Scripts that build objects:
________________________

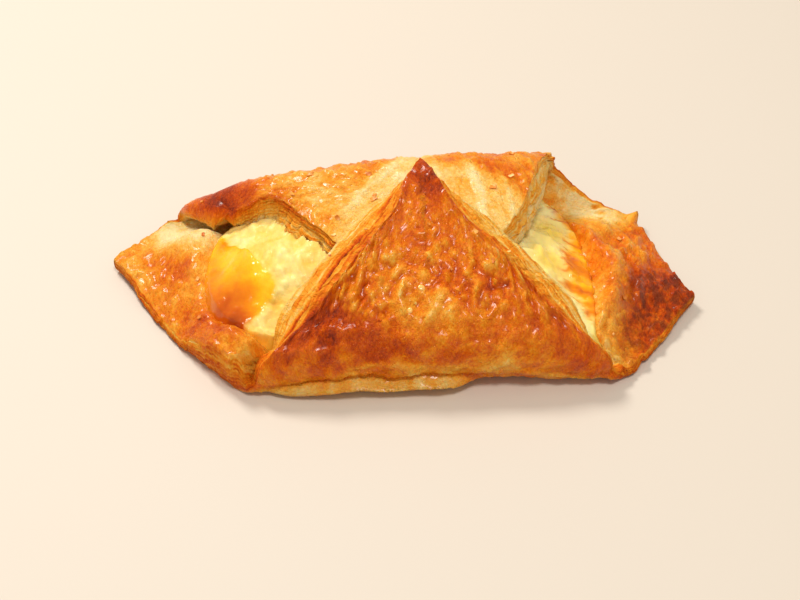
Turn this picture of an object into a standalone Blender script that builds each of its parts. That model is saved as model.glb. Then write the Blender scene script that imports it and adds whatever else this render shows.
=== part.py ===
# Danish pastry: one oblong sheet of laminated dough over a custard filling.
# The left and right corners lie flat. The back corner is folded in over the
# filling, and the front corner is folded over it, so that its tip is the top
# of the pastry. The custard shows in a pocket to the left and to the right.

import bmesh
import bpy
import numpy as np
from mathutils import Vector
from mathutils.bvhtree import BVHTree

MM = 0.001

# The sheet laid flat, seen from above: left, right, front and back corners.
TIP_SPAN = 167.0 * MM
SHEET_DEPTH = 184.0 * MM
SHEET_SKEW = 15.3 * MM
LEFT = np.array([-TIP_SPAN / 2, 0.0])
RIGHT = np.array([TIP_SPAN / 2, 0.0])
FRONT = np.array([SHEET_SKEW, -SHEET_DEPTH / 2])
BACK = np.array([-SHEET_SKEW, SHEET_DEPTH / 2])
SHEET_CELLS = 42

# Thickness of the dough.
UNDER_FILLING = 5.0 * MM
FLAP_DOUGH = 5.5 * MM
CORNER_DOUGH = 3.6 * MM
RIM_EDGE = 3.2 * MM
LAYER_GAP = 0.8 * MM

# Panels outside the filling: their height round the filling, and the tips'.
PANEL_HEIGHT = 12.0 * MM
PANEL_INNER = 46.5 * MM
PANEL_RISE = 12.0 * MM
TIP_LIFT = 1.3 * MM
LIP_PUSH = 3.6 * MM
WALL_LIFT = 6.0 * MM

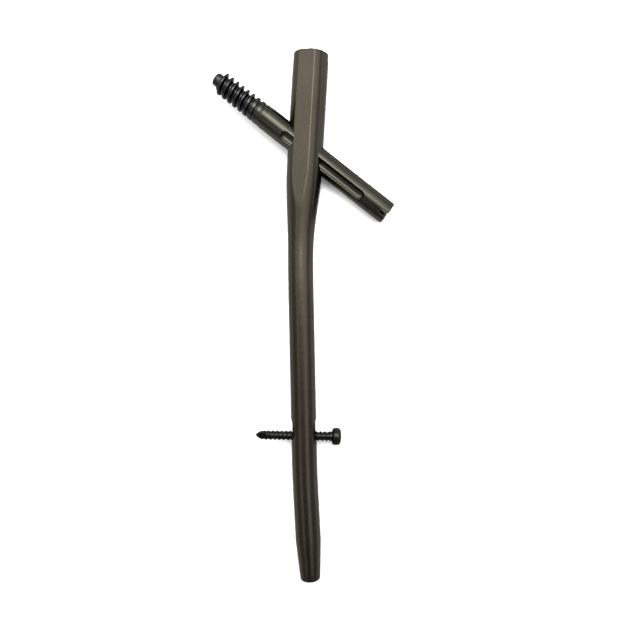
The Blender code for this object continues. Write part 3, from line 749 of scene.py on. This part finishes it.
def add_softbox(name, across, along, radiance, height=SOFTBOX_HEIGHT):
    """A level rectangle of light above the table, as bright all over as its radiance says."""
    light = bpy.data.lights.new(name, "AREA")
    light.shape = "RECTANGLE"
    light.size = across[1] - across[0]
    light.size_y = along[1] - along[0]
    light.energy = LIGHT_LEVEL * radiance * light.size * light.size_y * math.pi
    obj = bpy.data.objects.new(name, light)
    bpy.context.scene.collection.objects.link(obj)
    obj.location = (sum(across) / 2, sum(along) / 2, height)


def make_room():
    """A soft grey room, brighter towards the horizon and the far side."""
    world = bpy.data.worlds.new("studio")
    bpy.context.scene.world = world
    world.use_nodes = True
    n = Nodes(world.node_tree)
    direction = n.add("ShaderNodeTexCoord").outputs["Generated"]
    toward = n.add("ShaderNodeSeparateXYZ", {"Vector": direction}).outputs
    low = n.between(toward["Z"], ROOM_ZENITH + ROOM_HORIZON, ROOM_ZENITH, HORIZON_SPAN)
    far = n.between(toward["Y"], 0.0, ROOM_FAR, FAR_SPAN)
    glow = n.maths("MULTIPLY", n.maths("ADD", low, far), LIGHT_LEVEL)
    background = world.node_tree.nodes["Background"]
    background.inputs["Color"].default_value = (1, 1, 1, 1)
    n.put(glow, background.inputs["Strength"])


def make_lights():
    """The room, the softboxes and the window."""
    make_room()
    for name, across, along, radiance in SOFTBOXES:
        add_softbox(name, across, along, radiance)
    add_softbox(*WINDOW, height=WINDOW_HEIGHT)


def make_camera(place):
    """The camera of the photograph, straight above the table."""
    camera = bpy.data.cameras.new("camera")
    camera.lens = CAMERA_LENS
    camera.sensor_width = CAMERA_SENSOR
    obj = bpy.data.objects.new("camera", camera)
    bpy.context.scene.collection.objects.link(obj)
    obj.location = (place @ nail_frame(0)).translation + CAMERA_FROM_END
    bpy.context.scene.camera = obj


def finish_set_screw(material):
    """The set screw keeps its CAD node, and gets a material."""
    slots = frame["nodes"]["set_screw"].data.materials
    slots.clear()
    slots.append(material)


def main():
    place = implant_place()
    make_nail(place, titanium("blasted_titanium", **NAIL_FINISH))
    make_lag_screw(place, titanium("lag_titanium", fade=thread_fade(place), **LAG_FINISH))
    make_locking_screw(place, titanium("dark_titanium", **LOCKING_FINISH))
    finish_set_screw(titanium("polished_titanium", **LAG_FINISH))
    make_floor()
    make_lights()
    make_camera(place)
    bpy.context.scene.view_settings.view_transform = "Standard"


main()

________________________

§ EXERCISE DESCRIPTION
Make an exact copy of every entry.

§ CORRECT OUTPUT
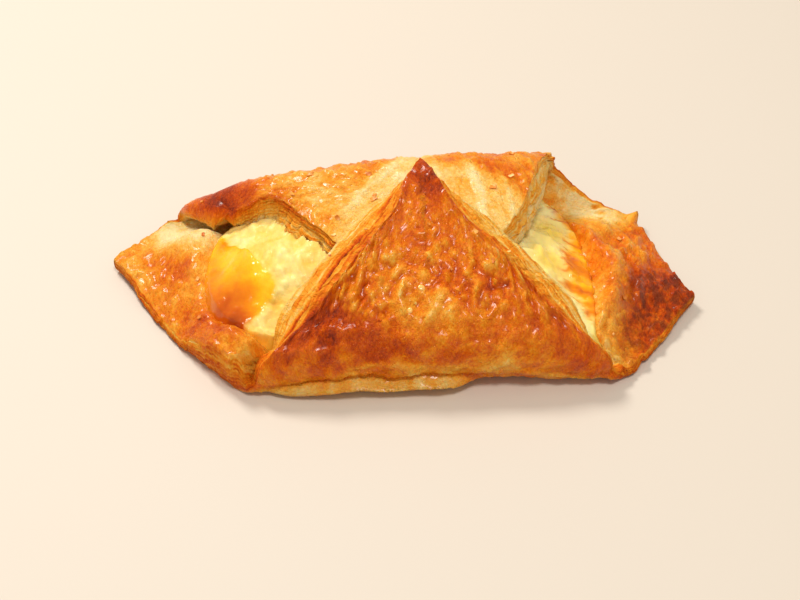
Turn this picture of an object into a standalone Blender script that builds each of its parts. That model is saved as model.glb. Then write the Blender scene script that imports it and adds whatever else this render shows.
=== part.py ===
# Danish pastry: one oblong sheet of laminated dough over a custard filling.
# The left and right corners lie flat. The back corner is folded in over the
# filling, and the front corner is folded over it, so that its tip is the top
# of the pastry. The custard shows in a pocket to the left and to the right.

import bmesh
import bpy
import numpy as np
from mathutils import Vector
from mathutils.bvhtree import BVHTree

MM = 0.001

# The sheet laid flat, seen from above: left, right, front and back corners.
TIP_SPAN = 167.0 * MM
SHEET_DEPTH = 184.0 * MM
SHEET_SKEW = 15.3 * MM
LEFT = np.array([-TIP_SPAN / 2, 0.0])
RIGHT = np.array([TIP_SPAN / 2, 0.0])
FRONT = np.array([SHEET_SKEW, -SHEET_DEPTH / 2])
BACK = np.array([-SHEET_SKEW, SHEET_DEPTH / 2])
SHEET_CELLS = 42

# Thickness of the dough.
UNDER_FILLING = 5.0 * MM
FLAP_DOUGH = 5.5 * MM
CORNER_DOUGH = 3.6 * MM
RIM_EDGE = 3.2 * MM
LAYER_GAP = 0.8 * MM

# Panels outside the filling: their height round the filling, and the tips'.
PANEL_HEIGHT = 12.0 * MM
PANEL_INNER = 46.5 * MM
PANEL_RISE = 12.0 * MM
TIP_LIFT = 1.3 * MM
LIP_PUSH = 3.6 * MM
WALL_LIFT = 6.0 * MM

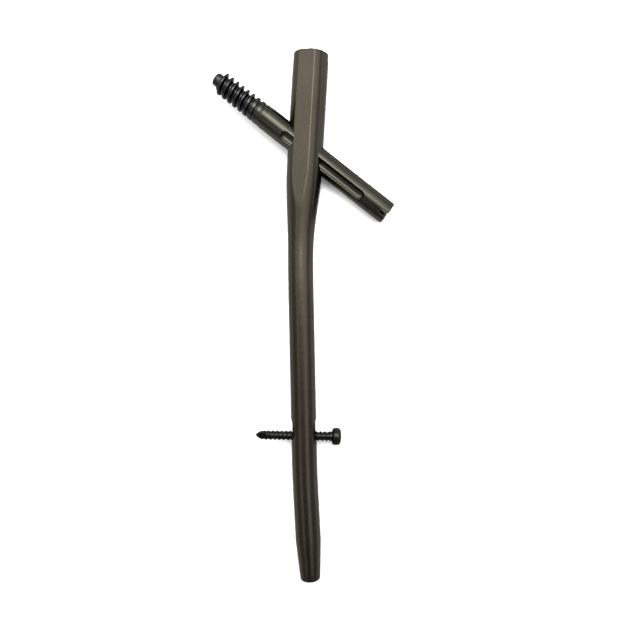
The Blender code for this object continues. Write part 3, from line 749 of scene.py on. This part finishes it.
def add_softbox(name, across, along, radiance, height=SOFTBOX_HEIGHT):
    """A level rectangle of light above the table, as bright all over as its radiance says."""
    light = bpy.data.lights.new(name, "AREA")
    light.shape = "RECTANGLE"
    light.size = across[1] - across[0]
    light.size_y = along[1] - along[0]
    light.energy = LIGHT_LEVEL * radiance * light.size * light.size_y * math.pi
    obj = bpy.data.objects.new(name, light)
    bpy.context.scene.collection.objects.link(obj)
    obj.location = (sum(across) / 2, sum(along) / 2, height)


def make_room():
    """A soft grey room, brighter towards the horizon and the far side."""
    world = bpy.data.worlds.new("studio")
    bpy.context.scene.world = world
    world.use_nodes = True
    n = Nodes(world.node_tree)
    direction = n.add("ShaderNodeTexCoord").outputs["Generated"]
    toward = n.add("ShaderNodeSeparateXYZ", {"Vector": direction}).outputs
    low = n.between(toward["Z"], ROOM_ZENITH + ROOM_HORIZON, ROOM_ZENITH, HORIZON_SPAN)
    far = n.between(toward["Y"], 0.0, ROOM_FAR, FAR_SPAN)
    glow = n.maths("MULTIPLY", n.maths("ADD", low, far), LIGHT_LEVEL)
    background = world.node_tree.nodes["Background"]
    background.inputs["Color"].default_value = (1, 1, 1, 1)
    n.put(glow, background.inputs["Strength"])


def make_lights():
    """The room, the softboxes and the window."""
    make_room()
    for name, across, along, radiance in SOFTBOXES:
        add_softbox(name, across, along, radiance)
    add_softbox(*WINDOW, height=WINDOW_HEIGHT)


def make_camera(place):
    """The camera of the photograph, straight above the table."""
    camera = bpy.data.cameras.new("camera")
    camera.lens = CAMERA_LENS
    camera.sensor_width = CAMERA_SENSOR
    obj = bpy.data.objects.new("camera", camera)
    bpy.context.scene.collection.objects.link(obj)
    obj.location = (place @ nail_frame(0)).translation + CAMERA_FROM_END
    bpy.context.scene.camera = obj


def finish_set_screw(material):
    """The set screw keeps its CAD node, and gets a material."""
    slots = frame["nodes"]["set_screw"].data.materials
    slots.clear()
    slots.append(material)


def main():
    place = implant_place()
    make_nail(place, titanium("blasted_titanium", **NAIL_FINISH))
    make_lag_screw(place, titanium("lag_titanium", fade=thread_fade(place), **LAG_FINISH))
    make_locking_screw(place, titanium("dark_titanium", **LOCKING_FINISH))
    finish_set_screw(titanium("polished_titanium", **LAG_FINISH))
    make_floor()
    make_lights()
    make_camera(place)
    bpy.context.scene.view_settings.view_transform = "Standard"


main()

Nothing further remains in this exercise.